## RAW DATA
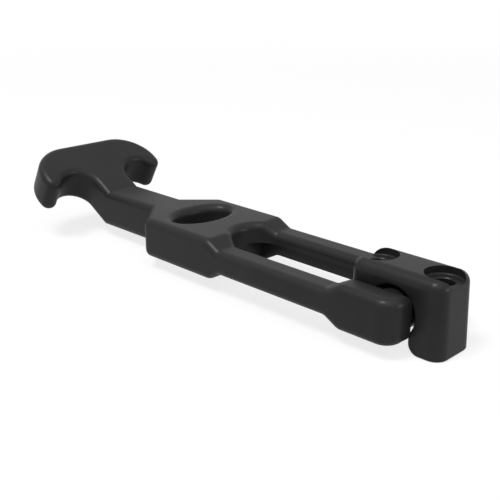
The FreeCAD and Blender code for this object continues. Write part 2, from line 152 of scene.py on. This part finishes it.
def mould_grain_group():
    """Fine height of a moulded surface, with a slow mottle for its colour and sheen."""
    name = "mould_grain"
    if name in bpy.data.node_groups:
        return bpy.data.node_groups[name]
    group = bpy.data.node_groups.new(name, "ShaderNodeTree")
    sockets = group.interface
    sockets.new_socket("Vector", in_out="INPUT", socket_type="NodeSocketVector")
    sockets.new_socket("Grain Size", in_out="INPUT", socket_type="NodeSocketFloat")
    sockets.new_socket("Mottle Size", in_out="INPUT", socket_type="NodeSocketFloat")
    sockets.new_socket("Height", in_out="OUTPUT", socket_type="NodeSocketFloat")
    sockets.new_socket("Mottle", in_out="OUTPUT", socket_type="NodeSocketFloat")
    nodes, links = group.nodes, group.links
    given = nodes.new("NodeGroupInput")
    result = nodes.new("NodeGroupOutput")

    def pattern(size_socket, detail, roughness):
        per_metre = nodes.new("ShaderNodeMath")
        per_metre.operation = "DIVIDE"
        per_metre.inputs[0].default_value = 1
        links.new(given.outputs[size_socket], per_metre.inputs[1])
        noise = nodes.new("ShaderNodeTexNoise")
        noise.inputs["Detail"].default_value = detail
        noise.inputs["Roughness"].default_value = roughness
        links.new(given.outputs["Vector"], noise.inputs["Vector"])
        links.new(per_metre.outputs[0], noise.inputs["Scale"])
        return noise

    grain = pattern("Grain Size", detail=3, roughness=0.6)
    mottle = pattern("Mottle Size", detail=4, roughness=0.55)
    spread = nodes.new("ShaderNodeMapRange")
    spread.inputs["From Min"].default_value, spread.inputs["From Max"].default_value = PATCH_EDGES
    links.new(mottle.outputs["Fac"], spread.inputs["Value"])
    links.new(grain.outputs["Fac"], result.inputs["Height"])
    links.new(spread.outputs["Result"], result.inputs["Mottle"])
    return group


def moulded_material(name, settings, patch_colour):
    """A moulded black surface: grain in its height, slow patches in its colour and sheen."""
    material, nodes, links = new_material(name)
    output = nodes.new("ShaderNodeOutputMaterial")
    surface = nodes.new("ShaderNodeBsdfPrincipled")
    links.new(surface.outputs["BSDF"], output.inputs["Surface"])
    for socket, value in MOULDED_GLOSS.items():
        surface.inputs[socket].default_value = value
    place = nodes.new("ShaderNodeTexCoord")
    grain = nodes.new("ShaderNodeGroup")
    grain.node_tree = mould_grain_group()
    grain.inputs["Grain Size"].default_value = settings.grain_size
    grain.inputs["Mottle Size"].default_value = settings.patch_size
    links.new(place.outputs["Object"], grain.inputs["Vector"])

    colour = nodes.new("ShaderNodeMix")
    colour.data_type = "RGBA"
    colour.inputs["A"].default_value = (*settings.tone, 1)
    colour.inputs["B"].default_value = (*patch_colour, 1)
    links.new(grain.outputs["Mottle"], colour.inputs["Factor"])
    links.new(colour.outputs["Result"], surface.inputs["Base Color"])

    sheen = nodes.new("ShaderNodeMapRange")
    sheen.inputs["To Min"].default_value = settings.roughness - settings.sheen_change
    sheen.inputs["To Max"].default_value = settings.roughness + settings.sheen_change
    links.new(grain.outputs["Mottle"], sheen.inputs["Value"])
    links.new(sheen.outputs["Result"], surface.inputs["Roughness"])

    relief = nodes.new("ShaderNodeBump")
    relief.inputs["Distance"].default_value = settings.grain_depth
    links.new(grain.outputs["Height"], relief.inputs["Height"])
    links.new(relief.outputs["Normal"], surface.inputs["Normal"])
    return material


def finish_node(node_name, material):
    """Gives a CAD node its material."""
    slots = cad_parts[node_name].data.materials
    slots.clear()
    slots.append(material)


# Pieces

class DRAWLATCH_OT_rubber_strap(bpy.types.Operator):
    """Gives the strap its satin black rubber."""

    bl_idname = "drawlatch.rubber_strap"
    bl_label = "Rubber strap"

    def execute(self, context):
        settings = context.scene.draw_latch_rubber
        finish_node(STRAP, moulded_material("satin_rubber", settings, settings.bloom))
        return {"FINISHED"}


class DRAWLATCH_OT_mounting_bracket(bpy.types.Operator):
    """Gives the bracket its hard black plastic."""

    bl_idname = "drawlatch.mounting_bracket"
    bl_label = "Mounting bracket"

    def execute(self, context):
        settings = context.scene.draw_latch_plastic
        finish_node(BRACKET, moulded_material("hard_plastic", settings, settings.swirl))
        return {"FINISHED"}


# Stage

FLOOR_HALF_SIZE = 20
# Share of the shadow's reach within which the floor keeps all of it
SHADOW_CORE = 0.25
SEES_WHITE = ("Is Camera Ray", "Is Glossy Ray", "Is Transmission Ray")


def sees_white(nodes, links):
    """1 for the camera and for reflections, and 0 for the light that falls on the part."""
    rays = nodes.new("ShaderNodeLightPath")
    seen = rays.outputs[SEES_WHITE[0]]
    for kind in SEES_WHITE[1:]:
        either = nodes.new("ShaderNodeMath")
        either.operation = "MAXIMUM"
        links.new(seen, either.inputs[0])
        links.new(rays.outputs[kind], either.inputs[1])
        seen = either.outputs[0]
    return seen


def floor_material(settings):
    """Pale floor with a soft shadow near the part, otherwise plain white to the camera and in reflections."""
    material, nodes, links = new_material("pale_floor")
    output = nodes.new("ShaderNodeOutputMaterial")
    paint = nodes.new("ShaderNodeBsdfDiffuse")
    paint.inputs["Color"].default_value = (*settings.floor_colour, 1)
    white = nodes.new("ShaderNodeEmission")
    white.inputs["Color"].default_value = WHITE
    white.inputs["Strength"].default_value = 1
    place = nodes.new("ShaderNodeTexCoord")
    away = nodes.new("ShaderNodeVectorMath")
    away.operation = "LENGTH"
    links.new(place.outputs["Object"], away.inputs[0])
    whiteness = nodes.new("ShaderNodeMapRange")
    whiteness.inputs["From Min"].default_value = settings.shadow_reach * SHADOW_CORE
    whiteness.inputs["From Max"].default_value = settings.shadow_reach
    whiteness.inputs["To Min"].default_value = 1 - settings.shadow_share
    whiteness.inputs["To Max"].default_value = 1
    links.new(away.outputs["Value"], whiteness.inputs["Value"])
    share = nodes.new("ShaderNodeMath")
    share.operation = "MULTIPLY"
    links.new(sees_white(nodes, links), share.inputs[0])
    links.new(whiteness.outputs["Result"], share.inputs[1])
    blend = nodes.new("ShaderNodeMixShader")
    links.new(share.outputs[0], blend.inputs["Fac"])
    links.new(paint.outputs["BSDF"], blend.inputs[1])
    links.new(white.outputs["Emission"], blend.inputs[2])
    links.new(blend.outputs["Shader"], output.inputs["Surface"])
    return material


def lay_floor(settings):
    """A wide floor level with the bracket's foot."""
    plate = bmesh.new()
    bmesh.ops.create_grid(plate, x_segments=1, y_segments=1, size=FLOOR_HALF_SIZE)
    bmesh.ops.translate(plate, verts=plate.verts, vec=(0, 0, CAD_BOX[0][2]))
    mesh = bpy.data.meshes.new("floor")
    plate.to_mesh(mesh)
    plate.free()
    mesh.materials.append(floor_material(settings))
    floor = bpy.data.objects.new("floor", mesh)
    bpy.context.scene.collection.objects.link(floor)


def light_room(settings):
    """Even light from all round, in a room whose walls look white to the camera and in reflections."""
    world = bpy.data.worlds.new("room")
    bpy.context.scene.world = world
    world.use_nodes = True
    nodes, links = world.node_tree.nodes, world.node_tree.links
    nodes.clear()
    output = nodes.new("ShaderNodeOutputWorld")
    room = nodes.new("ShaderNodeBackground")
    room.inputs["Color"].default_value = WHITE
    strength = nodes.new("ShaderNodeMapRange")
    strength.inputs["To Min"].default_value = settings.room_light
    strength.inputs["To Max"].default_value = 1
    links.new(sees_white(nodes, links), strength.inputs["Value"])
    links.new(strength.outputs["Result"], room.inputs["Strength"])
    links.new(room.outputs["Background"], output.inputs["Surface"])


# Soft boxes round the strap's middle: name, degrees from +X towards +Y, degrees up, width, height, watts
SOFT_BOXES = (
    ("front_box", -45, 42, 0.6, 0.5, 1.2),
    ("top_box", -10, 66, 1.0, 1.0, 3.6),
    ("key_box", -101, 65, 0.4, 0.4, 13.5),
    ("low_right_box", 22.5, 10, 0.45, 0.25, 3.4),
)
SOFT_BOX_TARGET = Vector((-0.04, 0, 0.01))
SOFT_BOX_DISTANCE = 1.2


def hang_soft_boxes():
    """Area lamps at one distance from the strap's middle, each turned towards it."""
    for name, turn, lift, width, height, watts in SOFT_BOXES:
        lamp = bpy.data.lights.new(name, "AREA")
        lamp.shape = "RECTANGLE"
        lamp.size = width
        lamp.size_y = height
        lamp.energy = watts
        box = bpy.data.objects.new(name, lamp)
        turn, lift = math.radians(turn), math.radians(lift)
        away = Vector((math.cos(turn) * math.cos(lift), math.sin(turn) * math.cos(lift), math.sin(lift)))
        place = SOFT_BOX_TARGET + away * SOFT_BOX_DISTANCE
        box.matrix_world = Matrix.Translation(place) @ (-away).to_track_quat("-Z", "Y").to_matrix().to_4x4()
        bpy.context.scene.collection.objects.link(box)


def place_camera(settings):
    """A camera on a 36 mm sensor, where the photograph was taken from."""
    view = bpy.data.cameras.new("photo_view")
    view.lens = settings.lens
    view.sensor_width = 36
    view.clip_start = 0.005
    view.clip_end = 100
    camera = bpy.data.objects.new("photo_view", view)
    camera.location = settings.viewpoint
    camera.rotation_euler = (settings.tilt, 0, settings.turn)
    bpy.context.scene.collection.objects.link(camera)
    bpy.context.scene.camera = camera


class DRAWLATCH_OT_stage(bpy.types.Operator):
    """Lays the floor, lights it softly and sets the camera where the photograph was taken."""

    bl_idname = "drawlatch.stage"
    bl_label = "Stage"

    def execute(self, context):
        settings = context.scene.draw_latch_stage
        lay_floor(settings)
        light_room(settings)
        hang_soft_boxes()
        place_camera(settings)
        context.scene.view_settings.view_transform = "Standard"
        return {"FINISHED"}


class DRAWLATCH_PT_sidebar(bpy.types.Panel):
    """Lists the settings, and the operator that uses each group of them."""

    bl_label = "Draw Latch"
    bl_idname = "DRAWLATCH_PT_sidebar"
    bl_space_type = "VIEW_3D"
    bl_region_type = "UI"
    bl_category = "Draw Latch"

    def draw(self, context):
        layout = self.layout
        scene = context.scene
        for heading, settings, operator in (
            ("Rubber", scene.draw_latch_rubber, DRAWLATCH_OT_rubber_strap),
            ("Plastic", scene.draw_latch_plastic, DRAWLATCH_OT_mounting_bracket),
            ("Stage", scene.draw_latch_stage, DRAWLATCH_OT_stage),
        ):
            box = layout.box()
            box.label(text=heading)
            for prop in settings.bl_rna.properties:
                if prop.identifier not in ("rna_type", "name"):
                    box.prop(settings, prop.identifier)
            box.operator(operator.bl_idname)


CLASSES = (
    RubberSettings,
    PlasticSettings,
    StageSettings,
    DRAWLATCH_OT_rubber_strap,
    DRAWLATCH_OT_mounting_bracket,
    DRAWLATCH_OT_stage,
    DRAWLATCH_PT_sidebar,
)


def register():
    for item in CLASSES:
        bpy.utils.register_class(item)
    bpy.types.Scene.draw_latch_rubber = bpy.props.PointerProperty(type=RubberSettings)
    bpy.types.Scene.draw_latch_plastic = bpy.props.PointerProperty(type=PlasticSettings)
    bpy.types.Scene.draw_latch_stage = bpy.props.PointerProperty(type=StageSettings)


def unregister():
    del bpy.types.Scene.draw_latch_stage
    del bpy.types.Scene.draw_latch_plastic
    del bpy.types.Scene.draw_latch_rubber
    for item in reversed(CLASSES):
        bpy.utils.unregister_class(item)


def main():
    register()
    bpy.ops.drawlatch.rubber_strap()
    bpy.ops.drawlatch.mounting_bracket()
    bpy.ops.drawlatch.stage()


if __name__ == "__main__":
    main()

## EXERCISE DETAILS
Copy out every line holding the string "slots".

## IN RESPONSE
    slots = cad_parts[node_name].data.materials
    slots.clear()
    slots.append(material)